Le dernier discours du nouveau secrétaire général du Hezbollah, Naïm Kassem, était particulièrement inquiétant à ce titre. Pas seulement en raison de ses emphases, de ses menaces à l’encontre de l’armée libanaise ou de sa détermination à mener une guerre de longue durée. Mais parce que contrairement à son prédécesseur, Hassan Nasrallah, il donne véritablement le sentiment de croire à tout ce qu’il dit. De croire que le Hezbollah est en train de gagner, qu’Israël est sur le point de s’effondrer et que le temps joue en sa faveur.
Voilà des mois que le parti de Dieu se trompe dans chacun de ses calculs. Qu’il surestime en permanence sa force par rapport à celle de son adversaire et qu’il se montre incapable de sortir du logiciel de 2006. Cette logique a conduit au désastre que nous subissons tous actuellement, la base populaire de la formation pro-iranienne encore plus que le reste des Libanais.

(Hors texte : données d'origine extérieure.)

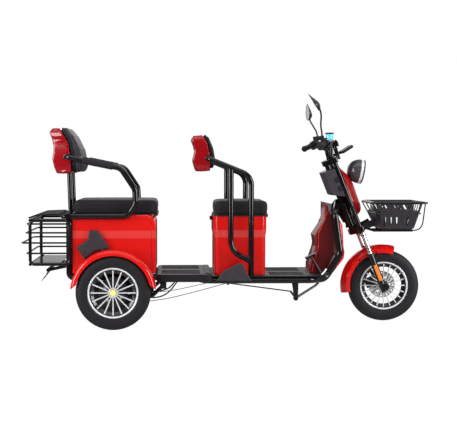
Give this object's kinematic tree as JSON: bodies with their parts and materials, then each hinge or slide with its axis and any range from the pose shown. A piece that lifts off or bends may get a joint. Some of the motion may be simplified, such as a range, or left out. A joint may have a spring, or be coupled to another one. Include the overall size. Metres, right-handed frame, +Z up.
{
  "type": "electric tricycle",
  "caption": "Electric tricycle with a driver's seat, a passenger bench, red box bodies, a black tube frame, front and rear baskets and a steered front wheel.",
  "frame": {"origin": "on the ground under the middle of the vehicle's length and width", "axes": "+X forward, +Y to the vehicle's left, +Z up"},
  "size_m": [2.306, 0.776, 1.299],
  "materials": {
    "red_paint": "gloss",
    "frame_black": "gloss",
    "deck_plastic": "matte",
    "grey_plastic": "satin",
    "seat_leather": "satin",
    "tyre_rubber": "matte",
    "rim_alloy": "polished",
    "cast_grey": "satin",
    "chrome": "polished",
    "lens_glass": "clear",
    "amber_plastic": "gloss",
    "grip_rubber": "matte"
  },
  "bodies": {
    "chassis": {"main_frame": "frame_black", "floor_deck": "deck_plastic", "leg_shield": "red_paint", "inner_shield": "red_paint", "driver_box": "red_paint", "driver_rails": "frame_black", "rail_covers": "grey_plastic", "driver_backrest_shell": "red_paint", "driver_backrest_pad": "seat_leather", "rear_box": "red_paint", "side_trims": "grey_plastic", "rear_fenders": "red_paint", "rear_backrest_shell": "red_paint", "rear_backrest_pad": "seat_leather", "bench_frame": "frame_black", "arm_grips": "grip_rubber", "rear_basket": "frame_black", "rear_basket_tray": "frame_black", "plate_bracket": "frame_black", "rear_axle": "cast_grey", "drive_motor": "cast_grey", "swing_arms": "frame_black", "shocks": "frame_black", "box_latch": "deck_plastic", "brake_pedal": "frame_black", "brake_cables": "chrome", "motor_cables": "grip_rubber"},
    "basket_lid": {"rear_basket_lid": "frame_black"},
    "driver_seat": {"driver_seat_pan": "deck_plastic", "driver_seat": "seat_leather"},
    "bench": {"bench_pan": "deck_plastic", "bench_cushion": "seat_leather"},
    "rear_wheel_left": {"rear_tyre_left": "tyre_rubber", "rear_rim_left": "rim_alloy", "rear_drum_left": "cast_grey"},
    "rear_wheel_right": {"rear_tyre_right": "tyre_rubber", "rear_rim_right": "rim_alloy", "rear_drum_right": "cast_grey"},
    "steering": {"fork_yokes": "frame_black", "fork_tubes": "chrome", "fork_sliders": "frame_black", "fork_reflectors": "amber_plastic", "brake_caliper": "cast_grey", "display": "lens_glass", "hand_controls": "deck_plastic", "mirrors": "deck_plastic", "column_cover": "grey_plastic", "fairing": "red_paint", "headlight": "deck_plastic", "headlight_lens": "lens_glass", "instrument": "deck_plastic", "handlebar": "frame_black", "handlebar_grips": "grip_rubber", "front_fender": "red_paint", "front_basket": "deck_plastic", "basket_bracket": "frame_black"},
    "front_wheel": {"front_tyre": "tyre_rubber", "front_rim": "rim_alloy", "brake_disc": "chrome"}
  },
  "joints": [
    {"name": "rear_wheel_left_spin", "type": "hinge", "parent": "chassis", "child": "rear_wheel_left", "pos_m": [-0.641, 0.342, 0.2065], "axis": [0, 1, 0], "continuous": true},
    {"name": "rear_wheel_right_spin", "type": "hinge", "parent": "chassis", "child": "rear_wheel_right", "pos_m": [-0.641, -0.342, 0.2065], "axis": [0, 1, 0], "continuous": true},
    {"name": "steering_turn", "type": "hinge", "parent": "chassis", "child": "steering", "pos_m": [0.936, 0, 0], "axis": [-0.3665, 0, 0.9304], "range_deg": [-35, 35]},
    {"name": "front_wheel_spin", "type": "hinge", "parent": "steering", "child": "front_wheel", "pos_m": [0.908, 0, 0.2065], "axis": [0, 1, 0], "continuous": true},
    {"name": "driver_seat_lift", "type": "hinge", "parent": "chassis", "child": "driver_seat", "pos_m": [0.219, 0, 0.6127], "axis": [0, 1, 0], "range_deg": [0, 75]},
    {"name": "bench_lift", "type": "hinge", "parent": "chassis", "child": "bench", "pos_m": [-0.401, 0, 0.6247], "axis": [0, 1, 0], "range_deg": [0, 75]},
    {"name": "basket_lid_lift", "type": "hinge", "parent": "chassis", "child": "basket_lid", "pos_m": [-0.923, 0, 0.613], "axis": [0, 1, 0], "range_deg": [0, 80]}
  ]
}
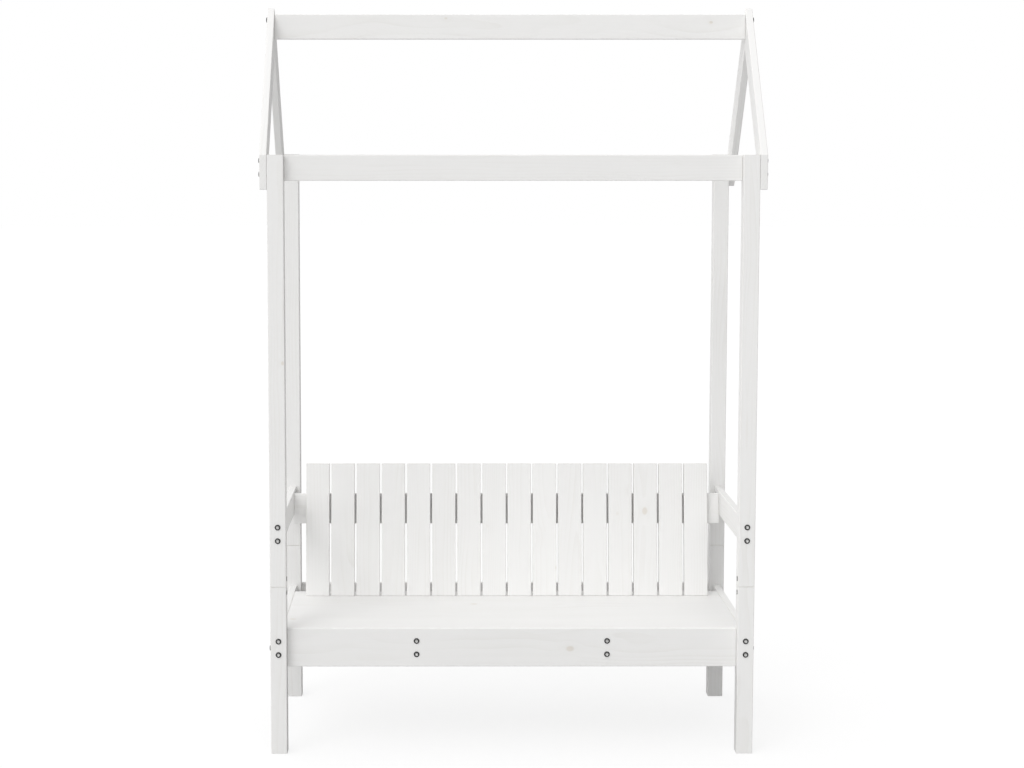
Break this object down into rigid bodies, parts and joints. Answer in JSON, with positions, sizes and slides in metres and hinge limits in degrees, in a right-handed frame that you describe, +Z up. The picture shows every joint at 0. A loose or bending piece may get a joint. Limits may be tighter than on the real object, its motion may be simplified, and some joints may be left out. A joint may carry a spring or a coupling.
{
  "type": "garden bench",
  "caption": "Free-standing white wooden garden bench with arm rails and a slatted leaning back, on tall corner posts that carry an open house-shaped roof frame.",
  "frame": {"origin": "centre of the bounding box's base, on the ground", "axes": "+Z up, -Y is the front where a person sits down, +X is to the right seen from the front"},
  "size_m": [1.3846, 0.6438, 2.0819],
  "materials": {
    "white_painted_pine": "white wash paint on planed pine, satin, faint grain and knots",
    "zinc_plated_steel": "bright zinc plate on domed socket heads"
  },
  "bodies": {
    "root": {"front_left_leg": "white_painted_pine", "front_left_post": "white_painted_pine", "front_left_tongue": "white_painted_pine", "front_left_rafter": "white_painted_pine", "front_right_leg": "white_painted_pine", "front_right_post": "white_painted_pine", "front_right_tongue": "white_painted_pine", "front_right_rafter": "white_painted_pine", "rear_left_leg": "white_painted_pine", "rear_left_post": "white_painted_pine", "rear_left_tongue": "white_painted_pine", "rear_left_rafter": "white_painted_pine", "rear_right_leg": "white_painted_pine", "rear_right_post": "white_painted_pine", "rear_right_tongue": "white_painted_pine", "rear_right_rafter": "white_painted_pine", "front_apron": "white_painted_pine", "rear_apron": "white_painted_pine", "left_seat_rail": "white_painted_pine", "right_seat_rail": "white_painted_pine", "left_bearer": "white_painted_pine", "right_bearer": "white_painted_pine", "left_seat_cleat": "white_painted_pine", "right_seat_cleat": "white_painted_pine", "seat_panel": "white_painted_pine", "rear_seat_board": "white_painted_pine", "left_arm_rail": "white_painted_pine", "right_arm_rail": "white_painted_pine", "back_rail": "white_painted_pine", "front_beam": "white_painted_pine", "rear_beam": "white_painted_pine", "ridge_board": "white_painted_pine", "back_slat_01": "white_painted_pine", "back_slat_02": "white_painted_pine", "back_slat_03": "white_painted_pine", "back_slat_04": "white_painted_pine", "back_slat_05": "white_painted_pine", "back_slat_06": "white_painted_pine", "back_slat_07": "white_painted_pine", "back_slat_08": "white_painted_pine", "back_slat_09": "white_painted_pine", "back_slat_10": "white_painted_pine", "back_slat_11": "white_painted_pine", "back_slat_12": "white_painted_pine", "back_slat_13": "white_painted_pine", "back_slat_14": "white_painted_pine", "back_slat_15": "white_painted_pine", "back_slat_16": "white_painted_pine", "left_arm_upper_bolt": "zinc_plated_steel", "left_arm_lower_bolt": "zinc_plated_steel", "left_rail_upper_bolt": "zinc_plated_steel", "left_rail_lower_bolt": "zinc_plated_steel", "left_bearer_upper_bolt": "zinc_plated_steel", "left_bearer_lower_bolt": "zinc_plated_steel", "right_arm_upper_bolt": "zinc_plated_steel", "right_arm_lower_bolt": "zinc_plated_steel", "right_rail_upper_bolt": "zinc_plated_steel", "right_rail_lower_bolt": "zinc_plated_steel", "right_bearer_upper_bolt": "zinc_plated_steel", "right_bearer_lower_bolt": "zinc_plated_steel"}
  },
  "joints": []
}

Le Hezbollah doit accepter sa défaite. Il doit se retirer du sud du Litani, entamer un processus de désarmement, prendre ses distances avec l’Iran et repenser sa relation avec le Liban et les Libanais. Écrire ces mots vous fait immédiatement passer pour un traître aux yeux d’une partie du pays. Nous ne sommes rien de tout cela. Nous ne nous faisons aucune illusion sur les intentions d’Israël tant au Liban que dans la région. Nous estimons qu’il doit se retirer de chaque centimètre carré de notre pays et qu’il ne doit plus pouvoir le survoler. Mais nous sommes convaincu que nous n’obtiendrons pas cela par la force et encore moins par l’intermédiaire du Hezbollah.
Il est nécessaire d’accepter cette réalité si l’on veut un jour sortir de cette surenchère morbide qui ne mène à rien d’autre qu’à la souffrance tant de ceux qui la subissent que de ceux qui la soutiennent. C’est notre seule issue pour éviter le divorce et/ou la guerre civile. Pour reconstruire le Liban non pas contre le Hezbollah, peut-être même pas sans le Hezbollah, mais nécessairement avec un autre Hezbollah.
Sortir du déni, neutraliser une milice archaïque sanguinaire et signer la paix en renforçant notre armée.